The task: Write out each entry again. Keep every word exactly as it is.

Given records:
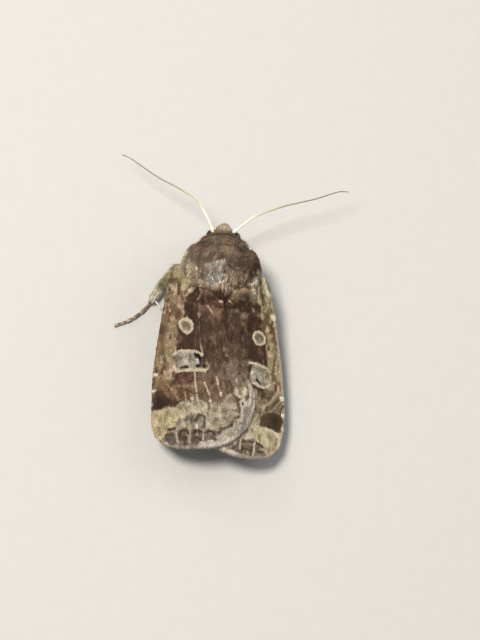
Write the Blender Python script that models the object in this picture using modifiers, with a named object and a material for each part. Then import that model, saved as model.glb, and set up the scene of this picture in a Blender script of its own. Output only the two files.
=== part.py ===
"""A resting owlet moth, life size, as solid pieces: Blender 4.5, metres, +Z up.

The moth stands on the floor on its six feet with its head towards +Y. Its forewings lie back over
the abdomen in a low roof, the left one on top. All sizes below are in millimetres and become metres
in one place, at() and the functions that use it. The origin is on the floor, under the middle of
the moth's bounding box.
"""

import math

import bmesh
import bpy
from mathutils import Matrix, Vector

MM = 0.001
GAP = 0.08  # clear space between neighbouring pieces

# The body's own middle, in the frame the moth is laid out in, and how far it is turned clockwise.
BODY_X = -0.10
BODY_YAW = math.radians(-5)

# Eggs: centre and half sizes (across, along, up), and how much wider each grows towards the front.
THORAX = dict(centre=(0, -0.40, 3.42), half=(3.02, 2.50, 2.34), taper=-0.16, around=24, rings=15)
BACK_TUFT = dict(centre=(0.05, -2.45, 4.42), half=(1.10, 1.20, 0.80), taper=0.10, around=14, rings=8)
COLLAR = dict(centre=(0, 1.62, 3.82), half=(2.12, 0.98, 1.50), taper=-0.10, around=24, rings=10)
FACE = dict(centre=(0, 2.62, 2.62), half=(1.24, 0.98, 1.22), taper=-0.10, around=18, rings=10)
CREST = dict(centre=(0, 3.02, 3.04), half=(0.82, 0.92, 0.72), taper=-0.12, around=14, rings=8)
EYE = dict(centre=(1.08, 2.96, 2.36), half=(0.70, 0.70, 0.70), taper=0, around=16, rings=9)
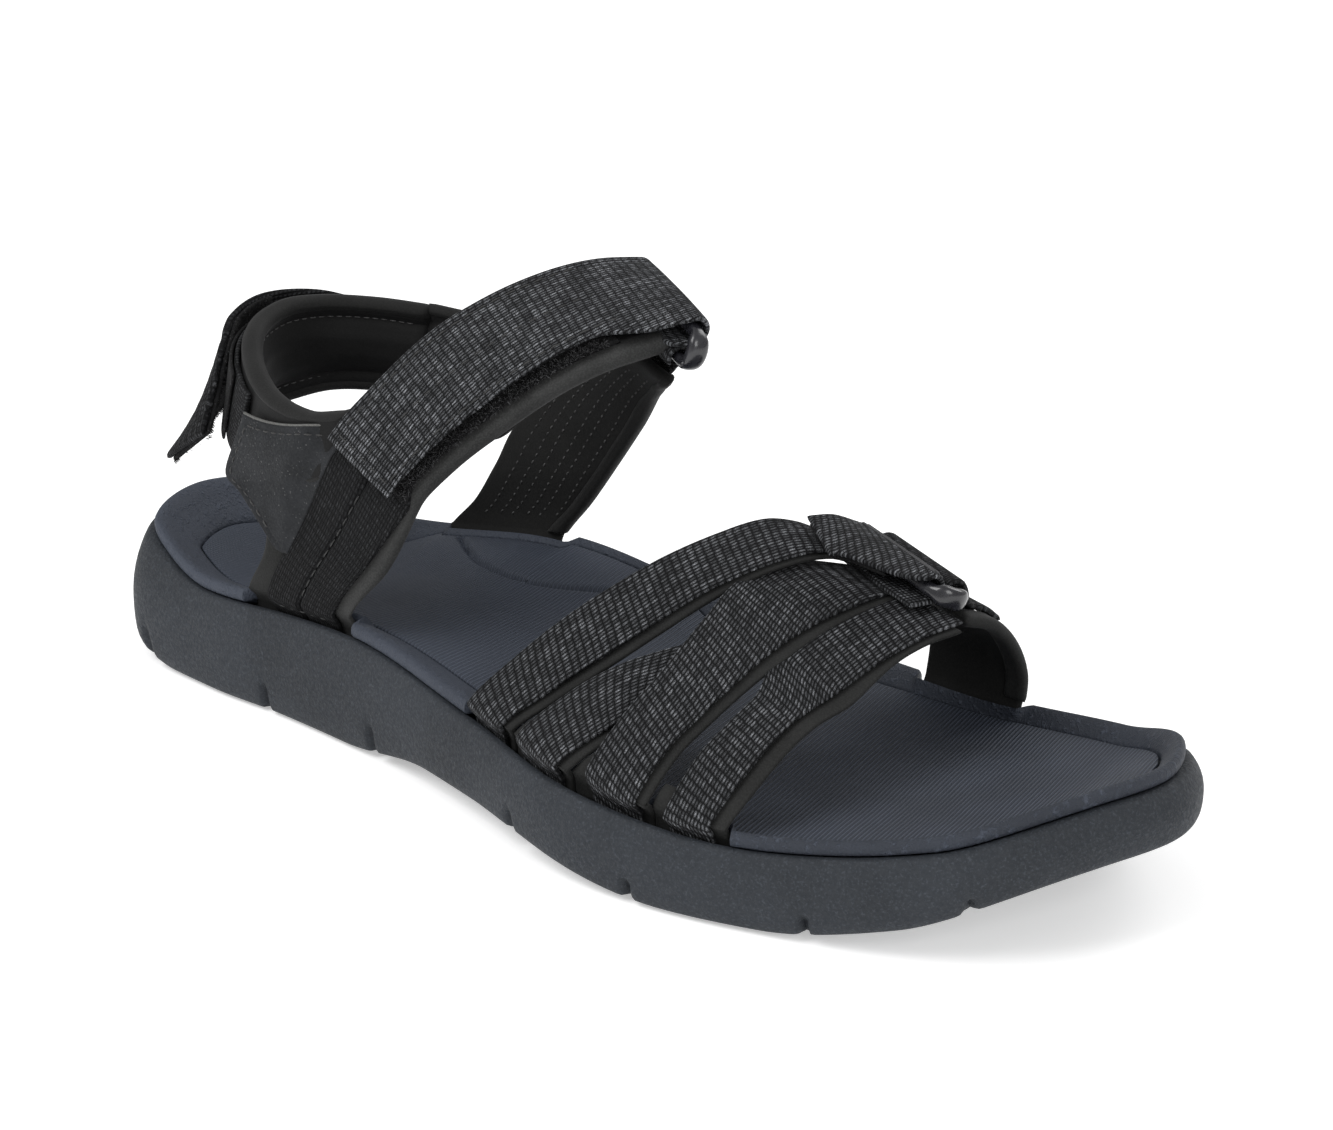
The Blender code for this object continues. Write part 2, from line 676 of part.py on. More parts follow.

Output below:
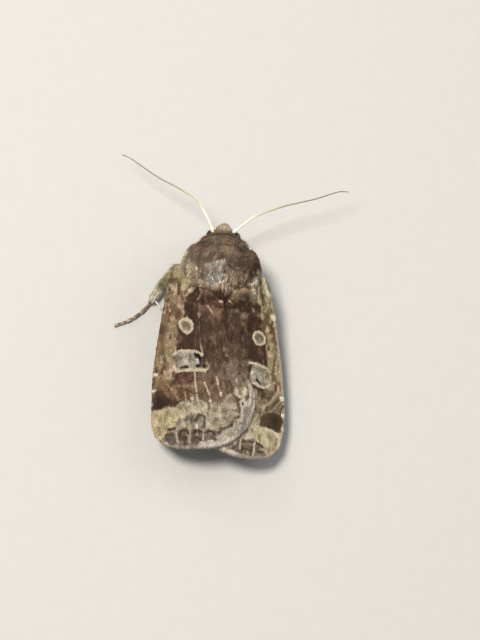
Write the Blender Python script that models the object in this picture using modifiers, with a named object and a material for each part. Then import that model, saved as model.glb, and set up the scene of this picture in a Blender script of its own. Output only the two files.
=== part.py ===
"""A resting owlet moth, life size, as solid pieces: Blender 4.5, metres, +Z up.

The moth stands on the floor on its six feet with its head towards +Y. Its forewings lie back over
the abdomen in a low roof, the left one on top. All sizes below are in millimetres and become metres
in one place, at() and the functions that use it. The origin is on the floor, under the middle of
the moth's bounding box.
"""

import math

import bmesh
import bpy
from mathutils import Matrix, Vector

MM = 0.001
GAP = 0.08  # clear space between neighbouring pieces

# The body's own middle, in the frame the moth is laid out in, and how far it is turned clockwise.
BODY_X = -0.10
BODY_YAW = math.radians(-5)

# Eggs: centre and half sizes (across, along, up), and how much wider each grows towards the front.
THORAX = dict(centre=(0, -0.40, 3.42), half=(3.02, 2.50, 2.34), taper=-0.16, around=24, rings=15)
BACK_TUFT = dict(centre=(0.05, -2.45, 4.42), half=(1.10, 1.20, 0.80), taper=0.10, around=14, rings=8)
COLLAR = dict(centre=(0, 1.62, 3.82), half=(2.12, 0.98, 1.50), taper=-0.10, around=24, rings=10)
FACE = dict(centre=(0, 2.62, 2.62), half=(1.24, 0.98, 1.22), taper=-0.10, around=18, rings=10)
CREST = dict(centre=(0, 3.02, 3.04), half=(0.82, 0.92, 0.72), taper=-0.12, around=14, rings=8)
EYE = dict(centre=(1.08, 2.96, 2.36), half=(0.70, 0.70, 0.70), taper=0, around=16, rings=9)
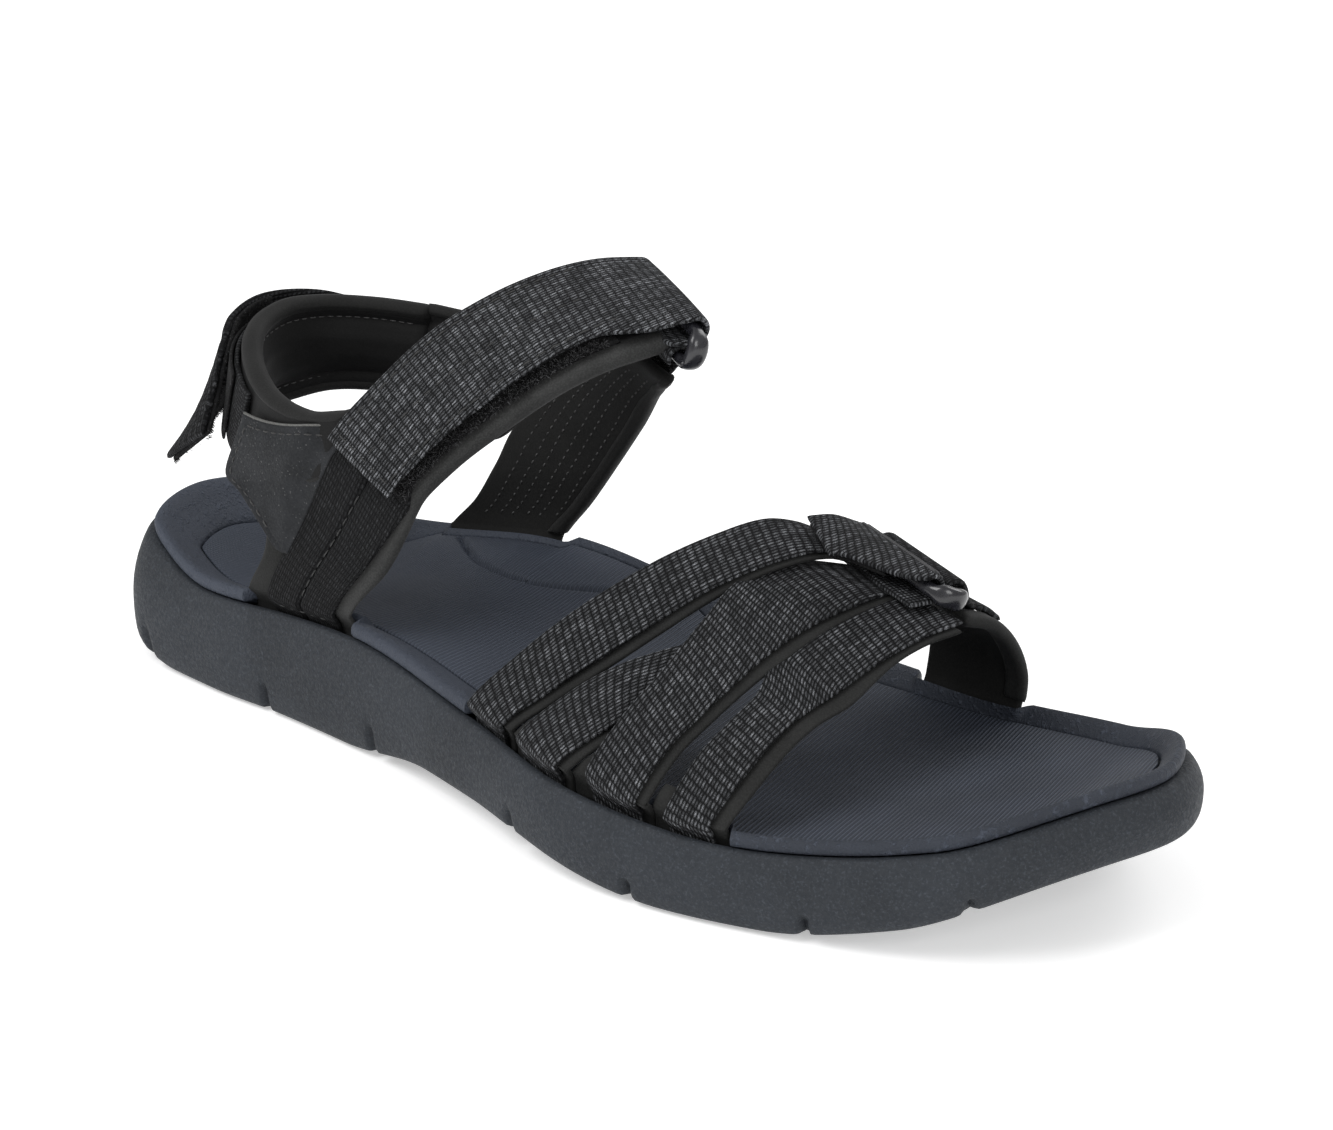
The Blender code for this object continues. Write part 2, from line 676 of part.py on. More parts follow.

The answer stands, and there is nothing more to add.